Exercise prompt -
Everything in the listing below from the line containing "obj.matrix_world = Matrix.Identity(4)" through the line containing "cad_box = object_bounds()" should be repeated exactly; leave out every other line.

Source excerpt -
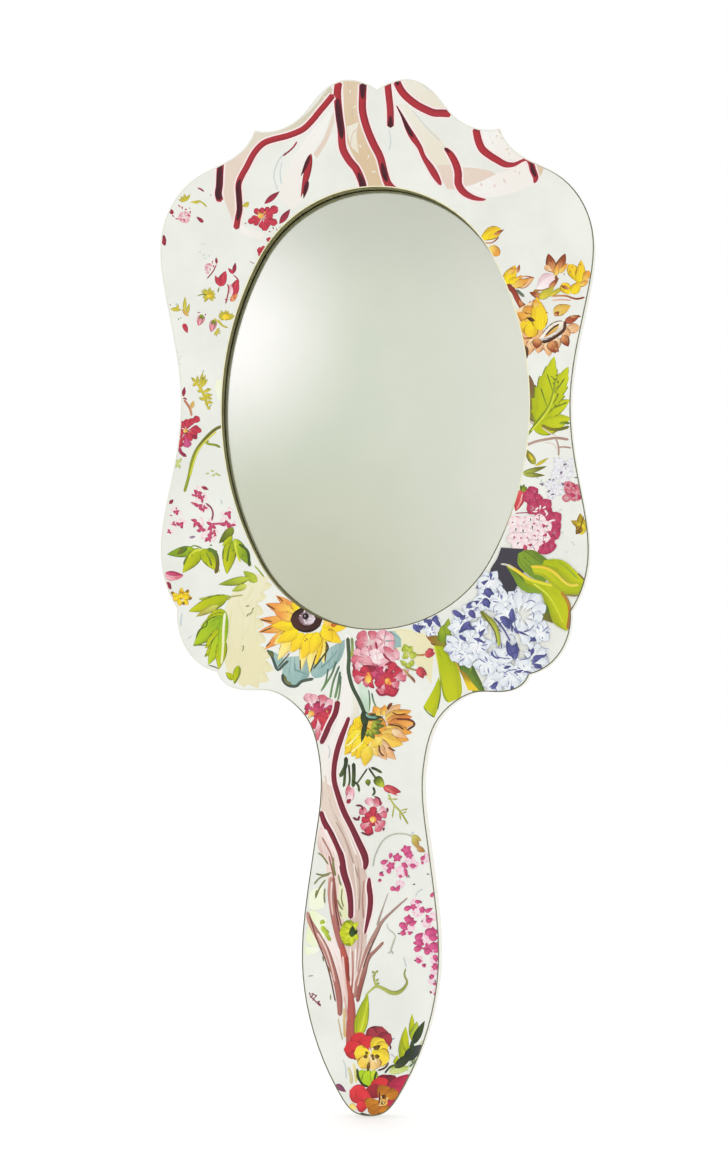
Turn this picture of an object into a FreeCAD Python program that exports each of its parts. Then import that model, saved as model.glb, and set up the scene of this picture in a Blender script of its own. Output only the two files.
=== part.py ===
import FreeCAD, Part
import math
import os

# Hand mirror: a flat cut-out board frame with a printed face on each side, an oval
# mirror set behind the front board's lip, and a handle that is part of the same board.
# Millimetres. +X is the mirror's right, +Y points out of its back, +Z runs up from the
# handle's grip to the head. The origin is the middle of the grip, halfway through the board.

# Layers, from the front face (-Y) to the back face (+Y)
PRINT_THICK = 0.25
FRONT_BOARD_THICK = 8.0
GLUE_THICK = 0.10
BACK_BOARD_THICK = 2.6
TOTAL_THICK = 2 * PRINT_THICK + FRONT_BOARD_THICK + GLUE_THICK + BACK_BOARD_THICK

FRONT_FACE = -TOTAL_THICK / 2
BOARD_FRONT = FRONT_FACE + PRINT_THICK
BOARD_BACK = BOARD_FRONT + FRONT_BOARD_THICK
GLUE_BACK = BOARD_BACK + GLUE_THICK
BACK_BOARD_BACK = GLUE_BACK + BACK_BOARD_THICK
BACK_FACE = BACK_BOARD_BACK + PRINT_THICK

# Coloured strips round the outer edge and inside the sight opening
EDGE_BAND_THICK = 0.35
OPENING_BAND_THICK = 0.30

# Sight opening: an oval of four arcs, given by its half-width, half-height and end radius
SIGHT_HALF_WIDTH = 44.8
SIGHT_HALF_HEIGHT = 64.2
SIGHT_END_RADIUS = 38.4
SIGHT_CENTRE_Z = 151.6

# The rebate behind the lip, which holds the glass
LIP_THICK = 5.2
REBATE_WIDER = 3.0
GLASS_CLEARANCE = 0.4
GLASS_THICK = 2.0
SILVER_THICK = 0.05
PAINT_THICK = 0.10
LIP_BACK = BOARD_FRONT + LIP_THICK
GLASS_BACK = LIP_BACK + GLASS_THICK
SILVER_BACK = GLASS_BACK + SILVER_THICK
PAINT_BACK = SILVER_BACK + PAINT_THICK

# Foam pads that press the glass against the lip
PAD_WIDTH = 22.0
PAD_HEIGHT = 12.0
PAD_CORNER = 2.0
PAD_COLUMN_X = 20.0
PAD_ROW_STEP = 34.0

# Right half of the outline as smooth runs between its corners, as (x, z), from the notch at
# the top centre down to the tip of the handle. The left half mirrors it.
CROWN = [(0.0, 244.1), (4.6, 246.5), (9.3, 247.1), (16.2, 243.6), (22.6, 236.1), (28.0, 232.9), (35.8, 232.5)]
FLANK = [
    (35.8, 232.5),
    (41.4, 225.0),
    (53.2, 218.6),
    (62.4, 204.8),
    (61.8, 185.4),
    (56.8, 155.1),
    (58.7, 133.4),
    (62.2, 108.5),
    (57.2, 92.8),
]
LOBE = [(57.2, 92.8), (56.7, 86.5), (53.5, 79.8), (45.3, 74.6)]
STEM = [
    (45.3, 74.6),
    (42.3, 70.8),
    (38.2, 69.5),
    (30.1, 69.3),
    (23.7, 66.2),
    (18.5, 60.4),
    (15.8, 52.3),
    (14.8, 43.1),
    (16.2, 27.7),
    (18.8, 8.9),
    (19.9, -7.9),
    (18.2, -22.3),
    (13.9, -36.2),
    (8.7, -46.7),
    (4.3, -51.9),
]
TIP = (0.0, -52.9)


def spline(points):
    """A smooth curve through (x, z) points in the plane y = 0."""
    result = Part.BSplineCurve()
    result.interpolate([FreeCAD.Vector(x, 0, z) for x, z in points])
    return result


def mirrored(points):
    """The same run on the left, in the order that carries on round the outline."""
    return [(-x, z) for x, z in reversed(points)]


def inward(curve, parameter):
    """The unit vector into the board from a point of a run, all runs going clockwise."""
    tangent = curve.tangent(parameter)[0]
    return FreeCAD.Vector(tangent.z, 0, -tangent.x)


def corner_step(before, after):
    """How far a corner moves, in x and z, for each millimetre that both its runs move inward."""
    return (before + after) / (1 + before.dot(after))


def outline_face(inset):
    """The mirror's outline as a flat face, drawn in by inset all round."""
    stem = STEM + [TIP] + mirrored(STEM)
    runs = [CROWN, FLANK, LOBE, stem, mirrored(LOBE), mirrored(FLANK), mirrored(CROWN)]
    curves = [spline(run) for run in runs]
    starts = [inward(curve, curve.FirstParameter) for curve in curves]
    ends = [inward(curve, curve.LastParameter) for curve in curves]
    edges = []
    for i, (run, curve) in enumerate(zip(runs, curves)):
        steps = [inward(curve, curve.parameter(FreeCAD.Vector(x, 0, z))) for x, z in run]
        steps[0] = corner_step(ends[i - 1], starts[i])
        steps[-1] = corner_step(ends[i], starts[(i + 1) % len(runs)])
        moved = [(x + inset * step.x, z + inset * step.z) for (x, z), step in zip(run, steps)]
        edges.append(spline(moved).toShape())
    return Part.Face(Part.Wire(edges))


def oval_face(grow):
    """The sight opening's oval as a flat face, larger by grow all round."""
    a = SIGHT_HALF_WIDTH + grow
    b = SIGHT_HALF_HEIGHT + grow
    r = SIGHT_END_RADIUS + grow
    side_radius = (a * a + b * b - 2 * b * r) / (2 * (a - r))
    side_centre = side_radius - a
    end_centre = b - r
    angle = math.atan2(end_centre, side_centre)
    join_x = r * math.cos(angle)
    join_z = end_centre + r * math.sin(angle)

    def arc(start, middle, end):
        ends = [FreeCAD.Vector(x, 0, SIGHT_CENTRE_Z + z) for x, z in (start, middle, end)]
        return Part.Arc(*ends).toShape()

    arcs = [
        arc((join_x, join_z), (0, b), (-join_x, join_z)),
        arc((-join_x, join_z), (-a, 0), (-join_x, -join_z)),
        arc((-join_x, -join_z), (0, -b), (join_x, -join_z)),
        arc((join_x, -join_z), (a, 0), (join_x, join_z)),
    ]
    return Part.Face(Part.Wire(arcs))


def slab(face, front, back):
    """A face in the plane y = 0 made into a solid between two depths."""
    shape = face.copy()
    shape.translate(FreeCAD.Vector(0, front, 0))
    return shape.extrude(FreeCAD.Vector(0, back - front, 0))


def pad(x, z):
    """One foam pad with rounded corners, centred on x, z."""
    corner = FreeCAD.Vector(x - PAD_WIDTH / 2, PAINT_BACK, z - PAD_HEIGHT / 2)
    box = Part.makeBox(PAD_WIDTH, GLUE_BACK - PAINT_BACK, PAD_HEIGHT, corner)
    upright = [edge for edge in box.Edges if abs(edge.tangentAt(edge.FirstParameter).y) > 0.99]
    return box.makeFillet(PAD_CORNER, upright)


def pads():
    """Three rows of two pads on the back of the glass."""
    places = [(x, SIGHT_CENTRE_Z + row * PAD_ROW_STEP) for row in (-1, 0, 1) for x in (-PAD_COLUMN_X, PAD_COLUMN_X)]
    return Part.makeCompound([pad(x, z) for x, z in places])


outer = outline_face(0)
inner = outline_face(EDGE_BAND_THICK)
sight = oval_face(0)
sight_in_board = oval_face(OPENING_BAND_THICK)
rebate = oval_face(REBATE_WIDER)
glass = oval_face(REBATE_WIDER - GLASS_CLEARANCE)

front_board = slab(inner, BOARD_FRONT, BOARD_BACK)
front_board = front_board.cut(slab(sight_in_board, BOARD_FRONT, BOARD_BACK))
front_board = front_board.cut(slab(rebate, LIP_BACK, BOARD_BACK))

nodes = {
    "front_print_sheet": slab(inner, FRONT_FACE, BOARD_FRONT).cut(slab(sight_in_board, FRONT_FACE, BOARD_FRONT)),
    "front_board": front_board,
    "board_glue_film": slab(inner, BOARD_BACK, GLUE_BACK).cut(slab(rebate, BOARD_BACK, GLUE_BACK)),
    "back_board": slab(inner, GLUE_BACK, BACK_BOARD_BACK),
    "back_print_sheet": slab(inner, BACK_BOARD_BACK, BACK_FACE),
    "edge_band": slab(outer, FRONT_FACE, BACK_FACE).cut(slab(inner, FRONT_FACE, BACK_FACE)),
    "opening_band": slab(sight_in_board, FRONT_FACE, LIP_BACK).cut(slab(sight, FRONT_FACE, LIP_BACK)),
    "mirror_glass": slab(glass, LIP_BACK, GLASS_BACK),
    "mirror_silvering": slab(glass, GLASS_BACK, SILVER_BACK),
    "mirror_backing_paint": slab(glass, SILVER_BACK, PAINT_BACK),
    "glass_foam_pads": pads(),
}

os.makedirs("parts", exist_ok=True)
for name, shape in nodes.items():
    shape.exportStep("parts/" + name + ".step")
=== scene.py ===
"""The looks of a flat hand mirror with a printed floral design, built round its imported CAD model.

Every shape of the print is drawn here by the functions below: petals, leaves, stems and ribbons,
given in millimetres of the row frame as someone who faces that side of the mirror sees them.
"""

import math
import random

import bpy
import numpy as np
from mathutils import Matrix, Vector


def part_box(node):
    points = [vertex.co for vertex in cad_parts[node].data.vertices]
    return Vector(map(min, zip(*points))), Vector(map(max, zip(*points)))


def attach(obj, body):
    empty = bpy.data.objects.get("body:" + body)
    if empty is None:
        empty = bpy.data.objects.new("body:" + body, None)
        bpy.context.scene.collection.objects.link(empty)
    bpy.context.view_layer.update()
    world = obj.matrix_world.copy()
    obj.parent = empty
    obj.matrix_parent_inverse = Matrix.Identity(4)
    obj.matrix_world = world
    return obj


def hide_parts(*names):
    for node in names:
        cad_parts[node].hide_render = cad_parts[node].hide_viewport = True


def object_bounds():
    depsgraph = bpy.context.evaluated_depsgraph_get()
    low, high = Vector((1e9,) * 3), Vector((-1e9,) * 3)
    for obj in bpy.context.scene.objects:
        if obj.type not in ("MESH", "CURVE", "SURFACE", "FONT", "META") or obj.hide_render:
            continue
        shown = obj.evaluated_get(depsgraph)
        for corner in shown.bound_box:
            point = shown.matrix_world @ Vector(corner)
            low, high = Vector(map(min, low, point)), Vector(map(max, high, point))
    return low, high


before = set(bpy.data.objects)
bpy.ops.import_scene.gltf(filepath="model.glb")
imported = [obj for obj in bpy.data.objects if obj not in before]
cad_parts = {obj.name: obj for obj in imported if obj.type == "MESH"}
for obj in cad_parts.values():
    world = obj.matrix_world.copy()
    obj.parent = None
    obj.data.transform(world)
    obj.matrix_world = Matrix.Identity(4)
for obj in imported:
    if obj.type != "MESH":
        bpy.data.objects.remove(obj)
cad_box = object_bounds()

MM = 0.001
FRONT, BACK = -1, 1
LAYER = 0.0025  # mm between a printed shape and the one it overlaps
CELL = 0.5  # mm, the grid on which overlaps are found
GRID_LOW = (-70.0, -60.0)  # mm, the grid's corner
GRID_SIZE = (280, 640)
ON_FACE = 1e-6  # m, how near to a sheet's outer face its own vertices lie
CHUNK = 4000  # points tested at a time
SEEDS = 50  # the range of the numbers that set each shape's own brush marks
LEAST_AREA = 1e-7  # square mm, twice the area of the smallest face that is kept
draw = random.Random(7)


def hexa(code):
    """A linear RGBA colour from a six-digit sRGB code."""
    parts = [int(code[i : i + 2], 16) / 255 for i in (0, 2, 4)]
    return tuple(c / 12.92 if c <= 0.04045 else ((c + 0.055) / 1.055) ** 2.4 for c in parts) + (1.0,)


# ---------------------------------------------------------------- where the print may lie


def face_loops(node, side):
    """The closed edges, in mm, of a sheet's face on that side."""
    low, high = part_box(node)
    level = low.y if side == FRONT else high.y
    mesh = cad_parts[node].data
    spots = [(round(v.co.x / MM, 4), round(v.co.z / MM, 4)) for v in mesh.vertices]
    flat = [abs(v.co.y - level) < ON_FACE for v in mesh.vertices]
    edges = set()
    for face in mesh.polygons:
        if all(flat[i] for i in face.vertices):
            ring = [spots[i] for i in face.vertices]
            edges.update(zip(ring, ring[1:] + ring[:1]))
    following = {a: b for a, b in edges if (b, a) not in edges}
    loops = []
    while following:
        start, spot = following.popitem()
        loop = [start]
        while spot != start:
            loop.append(spot)
            spot = following.pop(spot)
        loops.append(np.array(loop))
    return loops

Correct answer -
    obj.matrix_world = Matrix.Identity(4)
for obj in imported:
    if obj.type != "MESH":
        bpy.data.objects.remove(obj)
cad_box = object_bounds()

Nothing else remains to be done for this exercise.